Midnight in the Garden of Good and Evil by John Berendt
Vintage (ebook), 1994
400 Pages
Publisher’s Site (Author Page)
I borrowed this ebook from my library and read it on my Kobo.
OPENING SENTENCE
He was tall, about fifty, with darkly handsome, almost sinister features: a neatly trimmed moustache, hair turning silver at the temples, and eyes so black they were like the tinted windows of a sleek limousine – he could see out, but you couldn’t see in.
REVIEW
This book is based on the real-life murder of Danny Hansford, a male prostate by antiques dealer Jim Williams in the 1980’s. The novel uses real events as a catalyst similar to Truman Capote’s In Cold Blood that I read recently.
I chose to read this for the ‘a book with antonyms in the title’ category for my Popsugar Reading Challenge. I love the title and I find the creepy statue on the front cover fascinating. I think I might have read this year’s ago as the books seems familiar but I have no memory of actually reading it.
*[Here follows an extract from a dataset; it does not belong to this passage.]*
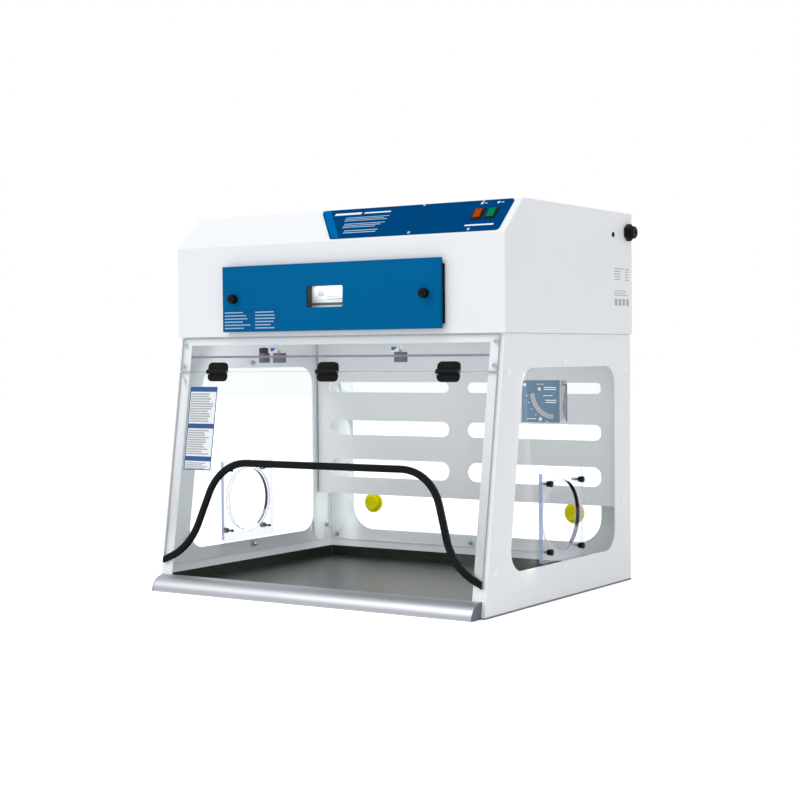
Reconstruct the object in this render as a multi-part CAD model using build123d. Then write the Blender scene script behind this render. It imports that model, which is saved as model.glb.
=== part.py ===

I have mixed feelings about this book. I enjoyed some aspects of this novel. I love the title. I liked some things about the setting. I thought some of the characters were fun. I loved Lady Chablis. She was vibrant and so real she almost stepped off the page. That’s about the only good things I have to say about Midnight in the Garden of Good and Evil. Berendt’s novel dragged on and on and on and on and fucking on. The actual murder that the novel is supposed to be about doesn’t happen until almost 200 pages in. Until this point is reached I had to wade through pages of drivel about the main character and all the weird and wonder people he meets in Savannah. When Jim Williams is arrested for murder I’d happily have seen every resident in Savannah dead. Don’t even get me started on the four ludicrous murder trials Jim goes through before being found innocent. Midnight in the Garden of Good and Evil really didn’t work for me.